For readers following the policy fight, this also connects to the broader debate around crypto regulation in Washington. If you want the legislative backdrop, see our related coverage on the CLARITY Act and crypto regulation.
The real test is whether consumers feel the savings
Cuomo’s case will rise or fall on a simple question: do ordinary users actually save money? If blockchain-based payment systems still end up with hidden fees, complex onboarding, or weak consumer protections, the pitch will collapse fast.
But if regulated platforms can offer cheaper transfers, faster settlement, and easier access to basic financial tools, then Cuomo’s argument could move from political talking point to policy pressure. That would matter for banks, exchanges, and payment companies alike.
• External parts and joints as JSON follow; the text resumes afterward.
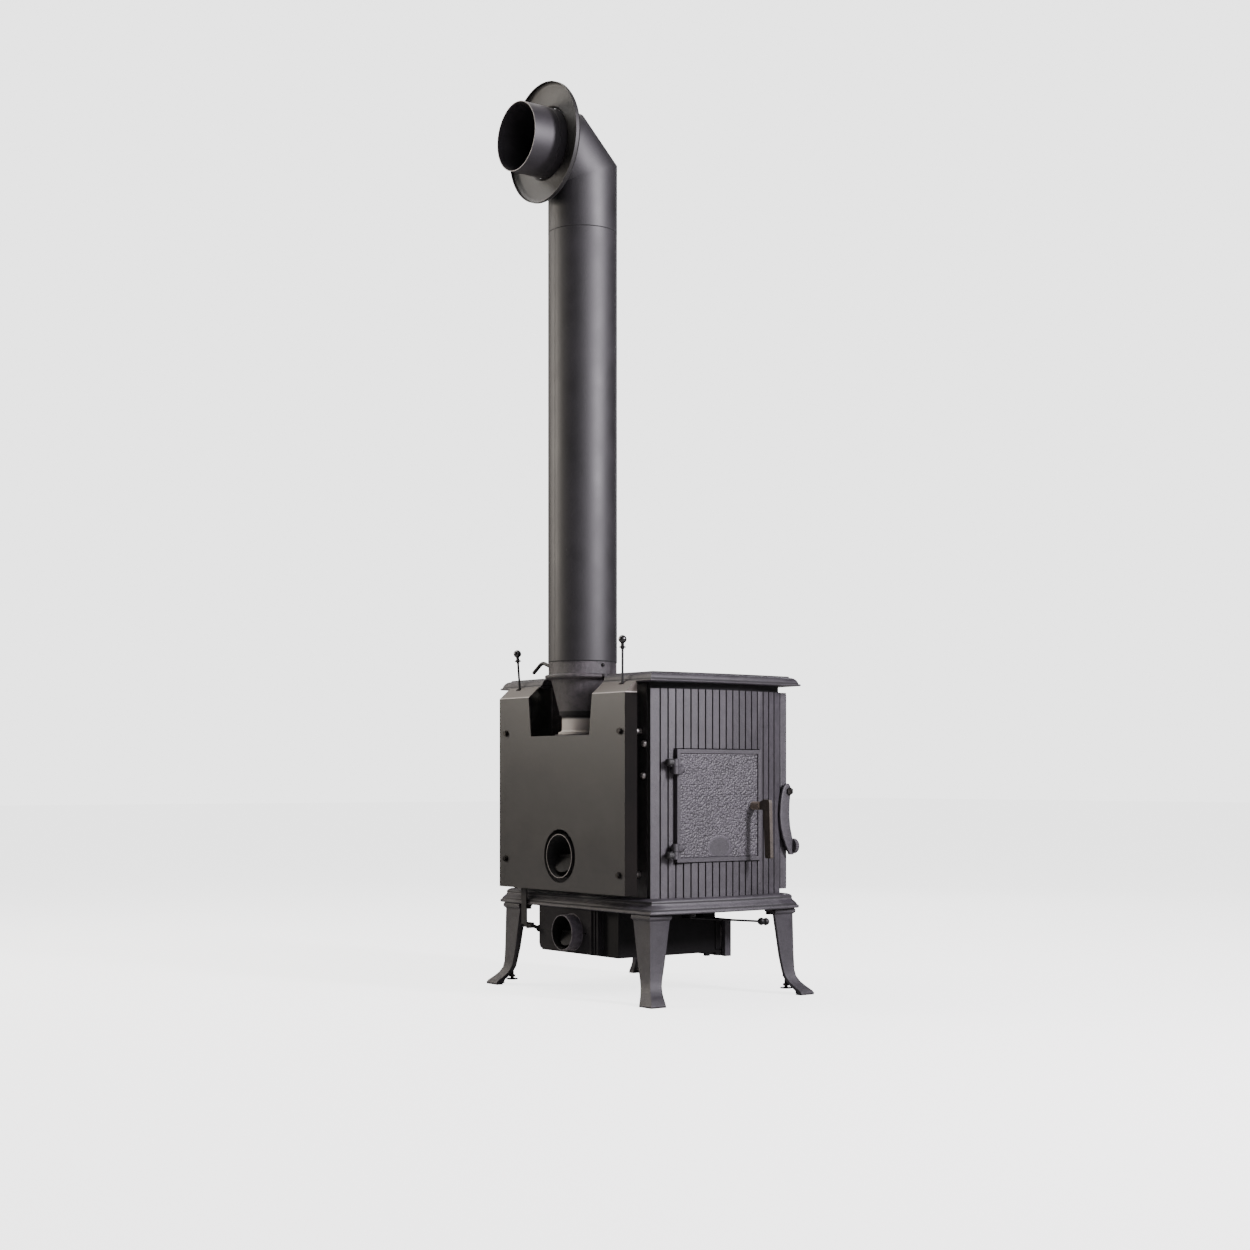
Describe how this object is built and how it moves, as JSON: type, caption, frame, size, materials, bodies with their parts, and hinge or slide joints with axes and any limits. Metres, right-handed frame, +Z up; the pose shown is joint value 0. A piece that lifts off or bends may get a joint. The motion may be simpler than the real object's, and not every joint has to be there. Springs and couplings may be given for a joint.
{
  "type": "freestanding wood stove",
  "caption": "Rectangular cast-iron wood stove on splayed legs, side loading door, rear heat shield, ash box, flue pipe, elbow and wall rosette.",
  "frame": {"origin": "on the floor, in the middle of the whole object's plan box", "axes": "+Z up along the flue, -Y towards the front door, -X towards the side loading door"},
  "size_m": [0.6608, 0.5896, 2.0066],
  "materials": {
    "black_cast_iron": "matt stove paint on as-cast iron",
    "black_steel": "matt heat-proof paint",
    "grey_sheet_steel": "matt warm grey",
    "bare_steel": "dull",
    "oiled_bare_iron": "bare, browned by handling",
    "black_plastic": "gloss heat-proof resin",
    "fire_board": "matt vermiculite board",
    "stove_glass": "clear ceramic glass",
    "rope_seal": "knitted glass-fibre rope"
  },
  "bodies": {
    "stove": {"base_plate": "black_cast_iron", "top_plate": "black_cast_iron", "left_panel": "black_cast_iron", "right_panel": "black_cast_iron", "rear_panel": "black_cast_iron", "front_frame": "black_cast_iron", "leg_front_left": "black_cast_iron", "leg_front_right": "black_cast_iron", "leg_rear_left": "black_cast_iron", "leg_rear_right": "black_cast_iron", "flue_pocket": "black_cast_iron", "flue_boot": "black_cast_iron", "grate_plate": "black_cast_iron", "log_guard": "black_cast_iron", "air_adapter": "black_cast_iron", "flue_pipe": "black_steel", "flue_elbow": "black_steel", "wall_stub": "black_steel", "wall_rosette": "black_steel", "ash_box": "black_steel", "rear_air_spigot": "black_steel", "heat_shield": "grey_sheet_steel", "ash_pan": "grey_sheet_steel", "leg_bolts": "bare_steel", "shield_bolts": "bare_steel", "shield_spacers": "bare_steel", "rear_bolts": "bare_steel", "hinge_pins": "bare_steel", "ash_hinge_pin": "bare_steel", "lining_left": "fire_board", "lining_right": "fire_board", "lining_rear": "fire_board", "baffle_plate": "fire_board"},
    "front_door": {"front_door": "black_cast_iron", "door_glass": "stove_glass", "glass_clips": "bare_steel", "front_rope": "rope_seal"},
    "front_latch": {"latch_lever": "black_cast_iron", "latch_spindle": "bare_steel"},
    "side_door": {"side_door": "black_cast_iron", "side_rope": "rope_seal"},
    "side_handle": {"handle_spindle": "bare_steel", "handle_bar": "oiled_bare_iron"},
    "ash_door": {"ash_door": "black_cast_iron", "ash_rope": "rope_seal"},
    "primary_control": {"primary_rod": "black_steel", "primary_knob": "black_plastic"},
    "primary_flap": {"primary_flap": "black_steel"},
    "rear_control": {"rear_rod": "black_steel", "rear_knob": "black_plastic"},
    "rear_flap": {"rear_flap": "black_steel"},
    "flue_damper": {"damper_disc": "black_steel", "damper_rod": "black_steel"},
    "riddling_rod": {"riddling_rod": "black_steel"},
    "riddling_grate": {"riddling_grate": "black_cast_iron"},
    "level_front_left": {"level_front_left": "bare_steel"},
    "level_front_right": {"level_front_right": "bare_steel"},
    "level_rear_left": {"level_rear_left": "bare_steel"},
    "level_rear_right": {"level_rear_right": "bare_steel"}
  },
  "joints": [
    {"name": "front_door_hinge", "type": "hinge", "parent": "stove", "child": "front_door", "pos_m": [0.28173, -0.25755, 0.45], "axis": [0, 0, 1], "range_deg": [0, 120]},
    {"name": "front_latch_turn", "type": "hinge", "parent": "front_door", "child": "front_latch", "pos_m": [-0.24827, -0.25755, 0.452], "axis": [1, 0, 0], "range_deg": [-60, 0]},
    {"name": "side_door_hinge", "type": "hinge", "parent": "stove", "child": "side_door", "pos_m": [-0.27037, 0.07805, 0.42], "axis": [0, 0, -1], "range_deg": [0, 110]},
    {"name": "side_handle_turn", "type": "hinge", "parent": "side_door", "child": "side_handle", "pos_m": [-0.27627, -0.14175, 0.421], "axis": [1, 0, 0], "range_deg": [0, 90]},
    {"name": "ash_door_hinge", "type": "hinge", "parent": "stove", "child": "ash_door", "pos_m": [0.01372, -0.16275, 0.088], "axis": [1, 0, 0], "range_deg": [0, 90]},
    {"name": "primary_slide", "type": "slide", "parent": "stove", "child": "primary_control", "axis": [0, 0, 1], "range_m": [-0.0143, 0]},
    {"name": "primary_flap_turn", "type": "hinge", "parent": "stove", "child": "primary_flap", "pos_m": [0.01372, 0.14145, 0.1395], "axis": [1, 0, 0], "range_deg": [-40, 0]},
    {"name": "rear_slide", "type": "slide", "parent": "stove", "child": "rear_control", "axis": [0, 0, 1], "range_m": [-0.0143, 0]},
    {"name": "rear_flap_turn", "type": "hinge", "parent": "stove", "child": "rear_flap", "pos_m": [0.01372, 0.1462, 0.309], "axis": [1, 0, 0], "range_deg": [-40, 0]},
    {"name": "damper_turn", "type": "hinge", "parent": "stove", "child": "flue_damper", "pos_m": [0.01372, 0.11665, 0.73], "axis": [1, 0, 0], "range_deg": [0, 90]},
    {"name": "riddling_slide", "type": "slide", "parent": "stove", "child": "riddling_rod", "axis": [0, -0.9968, -0.0802], "range_m": [0, 0.038]},
    {"name": "riddling_turn", "type": "hinge", "parent": "stove", "child": "riddling_grate", "pos_m": [0.01372, -0.06175, 0.2], "axis": [0, 0, 1], "range_deg": [0, 13.4]},
    {"name": "level_front_left_screw", "type": "slide", "parent": "stove", "child": "level_front_left", "axis": [0, 0, 1], "range_m": [-0.012, 0.002]},
    {"name": "level_front_right_screw", "type": "slide", "parent": "stove", "child": "level_front_right", "axis": [0, 0, 1], "range_m": [-0.012, 0.002]},
    {"name": "level_rear_left_screw", "type": "slide", "parent": "stove", "child": "level_rear_left", "axis": [0, 0, 1], "range_m": [-0.012, 0.002]},
    {"name": "level_rear_right_screw", "type": "slide", "parent": "stove", "child": "level_rear_right", "axis": [0, 0, 1], "range_m": [-0.012, 0.002]}
  ],
  "couplings": [
    {"joint": "primary_flap_turn", "follows": "primary_slide", "rad_per_m": 48.6},
    {"joint": "rear_flap_turn", "follows": "rear_slide", "rad_per_m": 48.6},
    {"joint": "riddling_turn", "follows": "riddling_slide", "rad_per_m": 6.12}
  ]
}
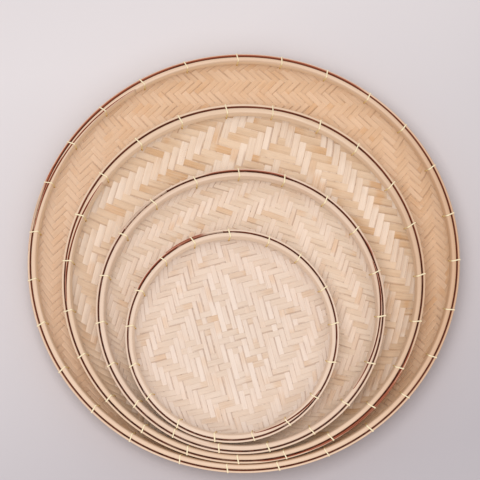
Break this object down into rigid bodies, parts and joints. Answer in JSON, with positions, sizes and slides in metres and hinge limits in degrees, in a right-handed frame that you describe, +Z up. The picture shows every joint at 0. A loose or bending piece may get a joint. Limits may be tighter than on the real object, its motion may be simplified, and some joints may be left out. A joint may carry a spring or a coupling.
{
  "type": "nested woven bamboo trays",
  "caption": "Round shallow woven bamboo trays nested one in another, each a twill mat held between two lashed rim hoops; the smaller trays lift out.",
  "frame": {"origin": "under the middle of the largest tray, on the surface it stands on", "axes": "+Z up, out of the open side of the trays; -Y towards the side where the rims lie close together"},
  "size_m": [0.3053, 0.3055, 0.027],
  "materials": {
    "woven_bamboo": "raw split bamboo, matt with a faint sheen along the fibres",
    "hoop_bamboo": "planed bamboo strip, satin",
    "split_cane": "split cane, satin, golden"
  },
  "bodies": {
    "tray_12in": {"woven_mat_12in": "woven_bamboo", "inner_hoop_12in": "hoop_bamboo", "outer_hoop_12in": "hoop_bamboo", "hoop_ties_12in": "split_cane"},
    "tray_10in": {"woven_mat_10in": "woven_bamboo", "inner_hoop_10in": "hoop_bamboo", "outer_hoop_10in": "hoop_bamboo", "hoop_ties_10in": "split_cane"},
    "tray_8in": {"woven_mat_8in": "woven_bamboo", "inner_hoop_8in": "hoop_bamboo", "outer_hoop_8in": "hoop_bamboo", "hoop_ties_8in": "split_cane"},
    "tray_6in": {"woven_mat_6in": "woven_bamboo", "inner_hoop_6in": "hoop_bamboo", "outer_hoop_6in": "hoop_bamboo", "hoop_ties_6in": "split_cane"}
  },
  "joints": [
    {"name": "lift_out_10in", "type": "slide", "parent": "tray_12in", "child": "tray_10in", "axis": [0, 0, 1], "range_m": [0, 0.1]},
    {"name": "lift_out_8in", "type": "slide", "parent": "tray_10in", "child": "tray_8in", "axis": [0, 0, 1], "range_m": [0, 0.1]},
    {"name": "lift_out_6in", "type": "slide", "parent": "tray_8in", "child": "tray_6in", "axis": [0, 0, 1], "range_m": [0, 0.1]}
  ]
}
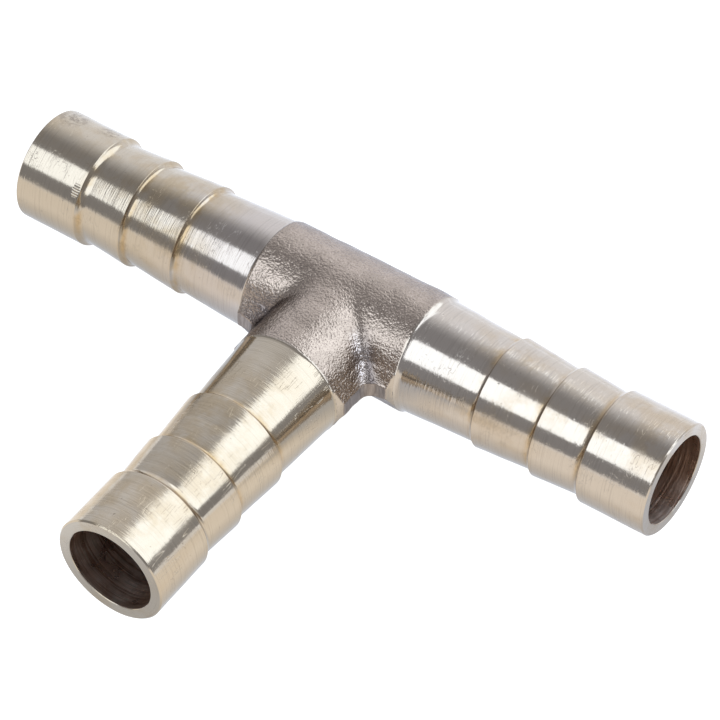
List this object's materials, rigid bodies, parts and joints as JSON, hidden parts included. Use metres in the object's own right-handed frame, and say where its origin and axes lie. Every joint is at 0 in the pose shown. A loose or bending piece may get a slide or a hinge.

The next milestone to watch is whether Congress moves the CLARITY Act with enough speed to give companies a clear operating framework. If lawmakers stall, the market will keep building anyway, and regulators will be forced to catch up later. If they act, Cuomo’s bet is that blockchain stops being a crypto slogan and becomes a lower-cost way to move money.
For now, the most useful question is not whether blockchain can change finance. It is whether Washington will write rules early enough to shape who benefits from that change.